Wie immer die Frage bleibt: DIE LINKE in der Innenstadt setzt sich auch weiterhin für alternative Wohn- und Lebensformen, individuelle und kreative Gestaltungsmöglichkeiten, mehr Nachhaltigkeit, Gemeinwirtschaft, Phantasie und Entschleunigung in Köln ein – für das Recht auf Stadt und den Erhalt des Bauwagenplatzes an der Krefelder Straße.

Bewegtbild zum Thema: https://www.youtube.com/watch?v=0vwrclc4VK8

Und hier der Antrag der Linksfraktion zum Nachlesen:

Änderungs- bzw. Zusatzantrag zur Umsetzung des STEK Wohnen

Die Bezirksvertretung Innenstadt nimmt das Ergebnis der Flächenrecherche für weiteren Wohnungsneubau zur Kenntnis und beauftragt die Verwaltung weitere potentielle Grundstücke im Bezirk Innenstadt zu akquirieren und die Fläche 1.01 (Flurstück 337, Gemarkung Köln) Innere Kanalstraße/Krefelder Straße aus der Planung zu nehmen.

Begründung:

Die Ergebnisse der Recherche neuer Flächen für den kurz-, mittel und langfristigen Wohnungsneubau sind für den Bezirk Innenstadt äußerst ernüchternd und unbefriedigend. Es rächt sich nun, dass die Stadt in den vergangenen Jahrzehnten fast sämtliche innenstädtischen Flächen  meistbietend veräußert hat um sie zumeist kommerzieller Verwertung zuzuführen. Diese Tendenz setzt sich vor, wie man am Beispiel des Deutzer Ottoplatzes sieht, an dem ein Spielkasino errichtet werden soll, anstatt dieses prominente Grundstück einfach mal sinnvoll zu nutzen. Die Stadt hat sich sukzessive eigener Gestaltungsmöglichkeiten beraubt und die Grundstücksbevorratung sträflich vernachlässigt; sie ist nicht mehr in der Lage ihren Bürger*Innen im Bezirk 1 auch nur annähernd ausreichend Wohnraum zur Verfügung – oder auch nur in Aussicht – zu stellen. Wir sind davon überzeugt, dass bei gründlicher Recherche weitere Flächen ausgewiesen werden können, die prioritär für den Wohnungsneubau nutzbar wären und die bisher noch nicht in der Beschlussvorlage erfasst worden sind.

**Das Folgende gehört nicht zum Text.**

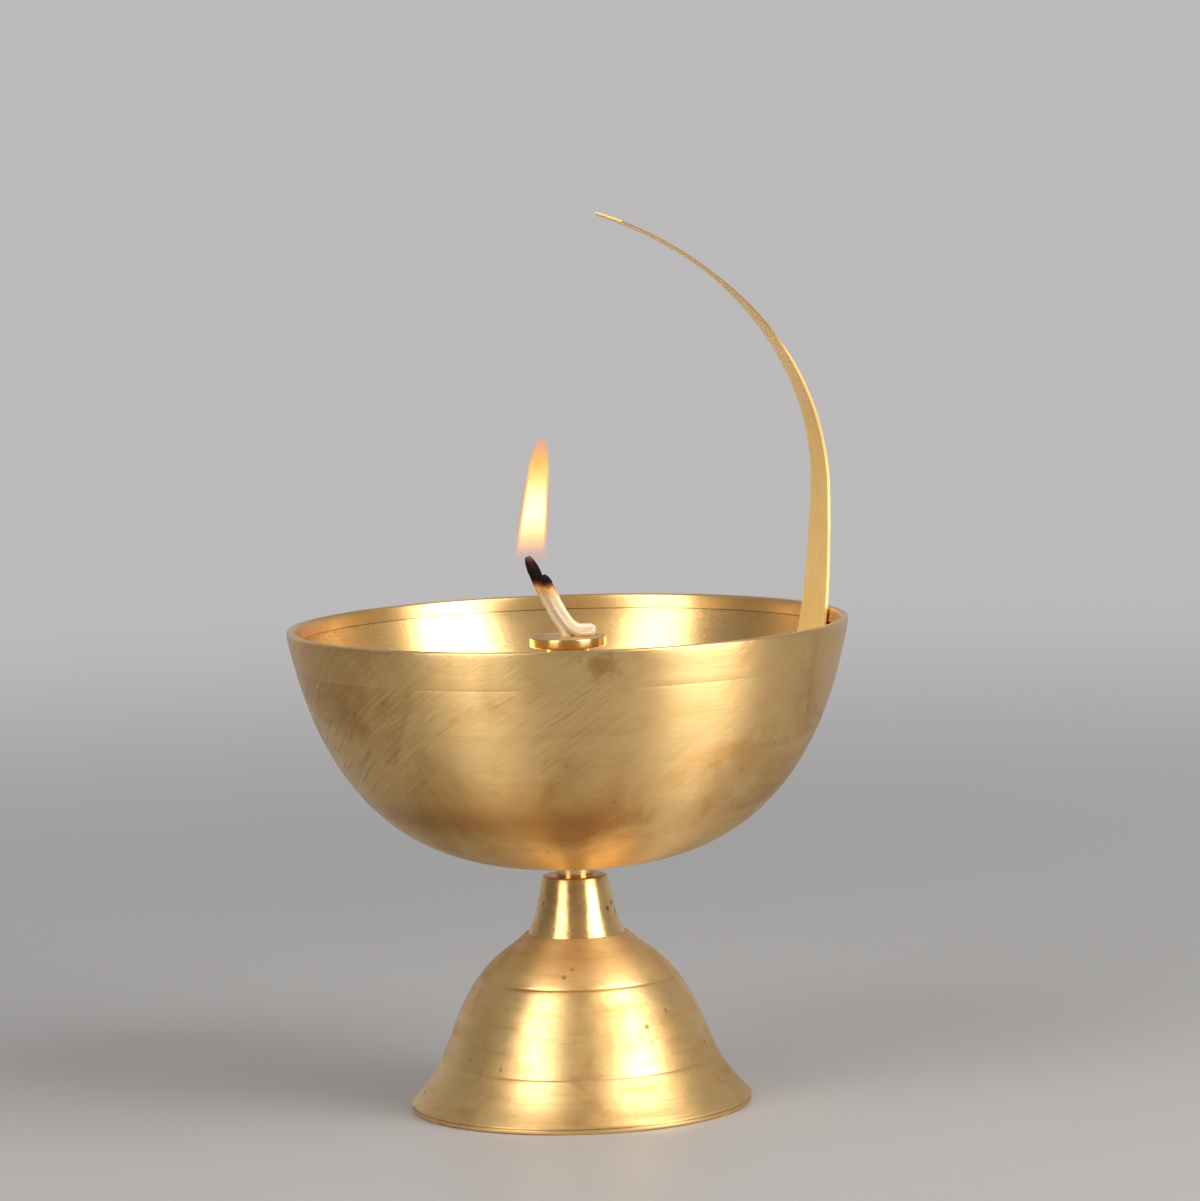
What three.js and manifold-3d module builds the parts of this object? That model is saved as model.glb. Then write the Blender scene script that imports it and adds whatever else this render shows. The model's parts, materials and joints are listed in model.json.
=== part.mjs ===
// A brass oil lamp in millimetres, +Z up. The origin is on the lamp's axis, on the surface it stands on.
// A hollow bell foot carries a turned neck. The oil bowl's stud screws down into the neck. A hollow
// post clamps the bowl on its stud and carries the disc that holds the cotton wick. A tapered strip
// is riveted inside the bowl's wall and arches over the lamp as its handle.

import * as THREE from "three";
import { mergeVertices } from "three/addons/utils/BufferGeometryUtils.js";
import Module from "manifold-3d";

const wasm = await Module();
wasm.setup();

// Clearances
const turnedGap = 0.3;
const headGap = 0.2;
const stripWallGap = 0.2;

// Width of the rings cut round the bell and the bowl
const ringWidth = 0.6;

// Bell foot, from its crown over the shoulder to the waist, then out to the foot's edge. A lean is in
// degrees from the vertical, and a pull is how far a curve keeps its direction at that end.
const bellHeight = 31;
const crownRadius = 9.15;
const crownThickness = 2.6;
const crownLean = 43.2;
const crownPull = 5.1;
const waistRadius = 23.25;
const waistHeight = 12.36;
const waistLean = 19.6;
const waistPullUp = 15.6;
const waistPullDown = 4.6;
const footRadius = 30.45;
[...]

Die Fläche Innere Kanalstraße/Krefelder Straße liegt keinesfalls brach, sie wird seit über zwanzig Jahren bewohnt und kultiviert und sollte mittelfristig Bestand haben können. Den ausgewiesenen bis zu 30 Wohneinheiten stehen z.Zt. rund 20 Bewohner*Innen gegenüber, denen bei Neubebauung der Fläche akute Obdachlosigkeit droht, was nicht hinnehmbar ist. Zumal die Stadt, selbst bei Umsetzung der Beschlussvorlage in der vorliegenden Form eine Unterdeckung von 17000 Wohneinheiten erwartet. Gleichzeitig gibt es ein Restvolumen von ca. 14000 Wohneinheiten, die im Rahmen des Baulückenprogramms derzeit nicht bearbeitet werden, aber potentiell zu prüfen wären.